As part of a project at work I have to calculate the centroid of a set of points in 3D space. Right now I’m doing it in a way that seems simple but naive — by taking the average of each set of points, as in:

centroid = average(x), average(y), average(z)

where x, y and z are arrays of floating-point numbers. I seem to recall that there is a way to get a more accurate centroid, but I haven’t found a simple algorithm for doing so. Anyone have any ideas or suggestions? I’m using Python for this, but I can adapt examples from other languages.

Contrary to the common refrain here, there are different ways to define (and calculate) a center of a point cloud. The first and most common solution has been suggested by you already and I will not argue that there is anything wrong with this:

centroid = average(x), average(y), average(z)

The “problem” here is that it will “distort” your center-point depending on the distribution of your points. If, for example, you assume that all your points are within a cubic box or some other geometric shape, but most of them happen to be placed in the upper half, your center-point will also shift in that direction.

As an alternative you could use the mathematical middle (the mean of the extrema) in each dimension to avoid this:

middle = middle(x), middle(y), middle(z)

You can use this when you don’t care much about the number of points, but more about the global bounding box, because that’s all this is – the center of the bounding box around your points.

Lastly, you could also use the median (the element in the middle) in each dimension:

median = median(x), median(y), median(z)

Now this will sort of do the opposite to the middle and actually help you ignore outliers in your point cloud and find a centerpoint based on the distribution of your points.

A more and robust way to find a “good” centerpoint might be to ignore the top and bottom 10% in each dimension and then calculate the average or median. As you can see you can define the centerpoint in different ways. Below I am showing you examples of 2 2D point clouds with these suggestions in mind.

The dark blue dot is the average (mean) centroid.
The median is shown in green.
And the middle is shown in red.
In the second image you will see exactly what I was talking about earlier: The green dot is “closer” to the densest part of the point cloud, while the red dot is further way from it, taking into account the most extreme boundaries of the point cloud.

enter image description here
enter image description here

Nope, that is the only formula for the centroid of a collection of points. See Wikipedia: http://en.wikipedia.org/wiki/Centroid

You vaguely mention “a way to get a more accurate centroid”. Maybe you’re talking about a centroid that isn’t affected by outliers. For example, the average household income in the USA is probably very high, because a small number of very rich people skew the average; they are the “outliers”. For that reason, statisticians use the median instead. One way to obtain the median is to sort the values, then pick the value halfway down the list.
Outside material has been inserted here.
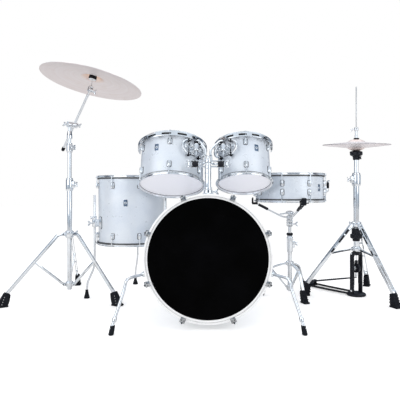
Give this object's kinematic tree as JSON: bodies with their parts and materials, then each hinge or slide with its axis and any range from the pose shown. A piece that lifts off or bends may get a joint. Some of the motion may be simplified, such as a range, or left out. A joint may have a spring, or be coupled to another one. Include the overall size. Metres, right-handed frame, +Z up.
{
  "type": "acoustic drum kit",
  "caption": "Acoustic drum kit: bass drum, mounted toms, floor tom, snare on a stand, boom-stand crash and pedal hi-hat, with working height, tilt, fold and pedal joints.",
  "frame": {"origin": "middle of the kit's bounding box, on the floor", "axes": "+X from the floor tom side to the hi-hat side, +Y from the bass drum's front back to the player, +Z up"},
  "size_m": [2.0268, 0.9852, 1.1913],
  "materials": {
    "shell_wrap": "gloss white-silver wrap over a wood shell",
    "chrome": "polished plated steel",
    "coated_head": "coated polyester film",
    "black_head": "black polyester film",
    "wood_hoop": "gloss white lacquer",
    "bronze": "brushed cast bronze",
    "black_hardware": "satin black coating",
    "steel_wire": "bright drawn wire"
  },
  "bodies": {
    "kit": {"bass_batter_head": "coated_head", "bass_batter_hoop": "wood_hoop", "bass_front_head": "black_head", "bass_front_hoop": "wood_hoop", "bass_shell": "shell_wrap", "crash_base_tube": "chrome", "floor_tom_batter_head": "coated_head", "floor_tom_bottom_head": "coated_head", "floor_tom_bottom_hoop": "chrome", "floor_tom_shell": "shell_wrap", "floor_tom_top_hoop": "chrome", "hihat_frame": "black_hardware", "hihat_lower_tube": "chrome", "hihat_tripod": "chrome", "snare_stand_base": "chrome", "tom_post_socket": "chrome"},
    "spur_left": {"spur_left": "chrome"},
    "spur_right": {"spur_right": "chrome"},
    "tom_post": {"tom_post": "chrome"},
    "tom12": {"tom12_arm": "chrome", "tom12_batter_head": "coated_head", "tom12_bottom_head": "coated_head", "tom12_bottom_hoop": "chrome", "tom12_shell": "shell_wrap", "tom12_top_hoop": "chrome"},
    "tom10": {"tom10_arm": "chrome", "tom10_batter_head": "coated_head", "tom10_bottom_head": "coated_head", "tom10_bottom_hoop": "chrome", "tom10_shell": "shell_wrap", "tom10_top_hoop": "chrome"},
    "floor_tom_leg_a": {"floor_tom_leg_a": "chrome"},
    "floor_tom_leg_b": {"floor_tom_leg_b": "chrome"},
    "floor_tom_leg_c": {"floor_tom_leg_c": "chrome"},
    "snare_stand_tube": {"snare_stand_tube": "chrome"},
    "snare": {"snare_basket": "chrome", "snare_shell": "shell_wrap", "snare_batter_head": "coated_head", "snare_side_head": "coated_head", "snare_top_hoop": "chrome", "snare_bottom_hoop": "chrome"},
    "snare_throw_off": {"snare_throw_off": "black_hardware"},
    "snare_wires": {"snare_wires": "steel_wire"},
    "crash_leg_collar": {"crash_leg_collar": "chrome"},
    "crash_leg_a": {"crash_leg_a": "chrome"},
    "crash_strut_a": {"crash_strut_a": "chrome"},
    "crash_leg_b": {"crash_leg_b": "chrome"},
    "crash_strut_b": {"crash_strut_b": "chrome"},
    "crash_leg_c": {"crash_leg_c": "chrome"},
    "crash_strut_c": {"crash_strut_c": "chrome"},
    "crash_middle_tube": {"crash_middle_tube": "chrome"},
    "crash_top_tube": {"crash_top_tube": "chrome"},
    "crash_boom": {"crash_boom_arm": "chrome"},
    "crash_tilter": {"crash_tilter": "black_hardware"},
    "crash_cymbal": {"crash_cymbal": "bronze"},
    "hihat_upper": {"hihat_upper_tube": "chrome", "hihat_bottom_cymbal": "bronze"},
    "hihat_rod": {"hihat_pull_rod": "chrome", "hihat_top_cymbal": "bronze"},
    "hihat_footboard": {"hihat_footboard": "black_hardware"}
  },
  "joints": [
    {"name": "spur_left_fold", "type": "hinge", "parent": "kit", "child": "spur_left", "pos_m": [-0.23645, -0.3343, 0.21492], "axis": [-0.9659, -0.0128, -0.2585], "range_deg": [-100, 0]},
    {"name": "spur_right_fold", "type": "hinge", "parent": "kit", "child": "spur_right", "pos_m": [0.29287, -0.3343, 0.21492], "axis": [0.9659, -0.0128, -0.2585], "range_deg": [0, 100]},
    {"name": "tom_post_height", "type": "slide", "parent": "kit", "child": "tom_post", "axis": [0, 0, 1], "range_m": [0, 0.08]},
    {"name": "tom12_tilt", "type": "hinge", "parent": "tom_post", "child": "tom12", "pos_m": [-0.02979, -0.22869, 0.69], "axis": [1, 0, 0], "range_deg": [-2, 16]},
    {"name": "tom10_tilt", "type": "hinge", "parent": "tom_post", "child": "tom10", "pos_m": [0.08621, -0.22869, 0.69], "axis": [1, 0, 0], "range_deg": [-2, 16]},
    {"name": "floor_tom_leg_a_height", "type": "slide", "parent": "kit", "child": "floor_tom_leg_a", "axis": [0, 0, 1], "range_m": [0, 0.05]},
    {"name": "floor_tom_leg_b_height", "type": "slide", "parent": "kit", "child": "floor_tom_leg_b", "axis": [0, 0, 1], "range_m": [0, 0.05]},
    {"name": "floor_tom_leg_c_height", "type": "slide", "parent": "kit", "child": "floor_tom_leg_c", "axis": [0, 0, 1], "range_m": [0, 0.05]},
    {"name": "snare_stand_height", "type": "slide", "parent": "kit", "child": "snare_stand_tube", "axis": [0, 0, 1], "range_m": [0, 0.03]},
    {"name": "snare_basket_tilt", "type": "hinge", "parent": "snare_stand_tube", "child": "snare", "pos_m": [0.47021, 0.16531, 0.39], "axis": [1, 0, 0], "range_deg": [-15, 0]},
    {"name": "snare_throw_off_swing", "type": "hinge", "parent": "snare", "child": "snare_throw_off", "pos_m": [0.67221, 0.16531, 0.5695], "axis": [0, 1, 0], "range_deg": [0, 60]},
    {"name": "snare_wires_drop", "type": "slide", "parent": "snare", "child": "snare_wires", "axis": [0, 0, 1], "range_m": [-0.003, 0]},
    {"name": "crash_tripod_fold", "type": "slide", "parent": "kit", "child": "crash_leg_collar", "axis": [0, 0, 1], "range_m": [0, 0.12697]},
    {"name": "crash_leg_a_swing", "type": "hinge", "parent": "crash_leg_collar", "child": "crash_leg_a", "pos_m": [-0.73421, 0.11389, 0.34], "axis": [0.5807, -0.8141, 0], "range_deg": [0, 38.39]},
    {"name": "crash_strut_a_swing", "type": "hinge", "parent": "kit", "child": "crash_strut_a", "pos_m": [-0.73421, 0.11389, 0.074], "axis": [0.5807, -0.8141, 0], "range_deg": [-38.39, 0]},
    {"name": "crash_leg_b_swing", "type": "hinge", "parent": "crash_leg_collar", "child": "crash_leg_b", "pos_m": [-0.68368, 0.11654, 0.34], "axis": [0.4924, 0.8704, 0], "range_deg": [0, 38.39]},
    {"name": "crash_strut_b_swing", "type": "hinge", "parent": "kit", "child": "crash_strut_b", "pos_m": [-0.68368, 0.11654, 0.074], "axis": [0.4924, 0.8704, 0], "range_deg": [-38.39, 0]},
    {"name": "crash_leg_c_swing", "type": "hinge", "parent": "crash_leg_collar", "child": "crash_leg_c", "pos_m": [-0.71449, 0.16094, 0.34], "axis": [-0.9877, -0.1564, 0], "range_deg": [0, 38.39]},
    {"name": "crash_strut_c_swing", "type": "hinge", "parent": "kit", "child": "crash_strut_c", "pos_m": [-0.71449, 0.16094, 0.074], "axis": [-0.9877, -0.1564, 0], "range_deg": [-38.39, 0]},
    {"name": "crash_middle_height", "type": "slide", "parent": "kit", "child": "crash_middle_tube", "axis": [0, 0, 1], "range_m": [-0.1, 0.06]},
    {"name": "crash_top_height", "type": "slide", "parent": "crash_middle_tube", "child": "crash_top_tube", "axis": [0, 0, 1], "range_m": [-0.02, 0.08]},
    {"name": "crash_boom_tilt", "type": "hinge", "parent": "crash_top_tube", "child": "crash_boom", "pos_m": [-0.70979, 0.13131, 0.923], "axis": [0.7417, 0.6708, 0], "range_deg": [-25, 30]},
    {"name": "crash_tilter_tilt", "type": "hinge", "parent": "crash_boom", "child": "crash_tilter", "pos_m": [-0.56861, 0.01396, 1.07977], "axis": [0.7206, 0.6662, -0.1918], "range_deg": [-20, 20]},
    {"name": "crash_cymbal_spin", "type": "hinge", "parent": "crash_tilter", "child": "crash_cymbal", "pos_m": [-0.55319, 0.02155, 1.16403], "axis": [0.1793, 0.0882, 0.9798], "continuous": true},
    {"name": "hihat_height", "type": "slide", "parent": "kit", "child": "hihat_upper", "axis": [0, 0, 1], "range_m": [-0.06, 0]},
    {"name": "hihat_open", "type": "slide", "parent": "kit", "child": "hihat_rod", "axis": [0, 0, 1], "range_m": [0, 0.02]},
    {"name": "hihat_pedal", "type": "hinge", "parent": "kit", "child": "hihat_footboard", "pos_m": [0.64716, 0.44128, 0.024], "axis": [-0.8018, -0.5976, 0], "range_deg": [0, 3.68]}
  ],
  "couplings": [
    {"joint": "snare_wires_drop", "follows": "snare_throw_off_swing", "m_per_rad": -0.00286},
    {"joint": "crash_leg_a_swing", "follows": "crash_tripod_fold", "rad_per_m": 5.2502},
    {"joint": "crash_strut_a_swing", "follows": "crash_tripod_fold", "rad_per_m": -5.2502},
    {"joint": "crash_leg_b_swing", "follows": "crash_tripod_fold", "rad_per_m": 5.2502},
    {"joint": "crash_strut_b_swing", "follows": "crash_tripod_fold", "rad_per_m": -5.2502},
    {"joint": "crash_leg_c_swing", "follows": "crash_tripod_fold", "rad_per_m": 5.2502},
    {"joint": "crash_strut_c_swing", "follows": "crash_tripod_fold", "rad_per_m": -5.2502},
    {"joint": "hihat_pedal", "follows": "hihat_open", "rad_per_m": 3.1698}
  ]
}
Maybe you’re looking for something like this, but for 2D or 3D points. The problem is, in 2D and higher, you can’t sort. There’s no natural order. Nevertheless, there are ways to get rid of outliers.

One way is to find the convex hull of the points. The convex hull has all the points on the “outside” of the set of points. If you do this, and throw out the points that are on the hull, you’ll be throwing out the outliers, and the points that remain will give a more “representative” centroid. You can even repeat this process several times, and the result is kind like peeling an onion. In fact, it’s called “convex hull peeling”.

you can use increase accuracy summation – Kahan summation – was that what you had in mind?

Potentially more efficient: if you’re calculating this multiple times, you can speed this up quite a bit by keeping two standing variables

N  # number of points
sums = dict(x=0,y=0,z=0)  # sums of the locations for each point

then changing N and sums whenever points are created or destroyed. This changes things from O(N) to O(1) for calculations at the cost of more work every time a point is created, moves, or is destroyed.

A “more accurate centroid” I believe centroid is defined the way you calculated it hence there can be no “more accurate centroid”.

Yes that is the correct formula.

If you have a large number of points you can exploit the symmetry of the problem (be it cylindrical, spherical, mirror). Otherwise, you can borrow from statistics and average a random number of the points and just have a bit of error.

If your n-dimensional vector is in a list [[a0, a1, …, an],[b0, b1, …, bn],[c0, c1, …, cn]], just convert the list to array, and than calculate the centroid like this:

import numpy as np

vectors = np.array(Listv)
centroid = np.mean(vectors, axis=0)

You got it. What you are calculating is the centroid, or the mean vector.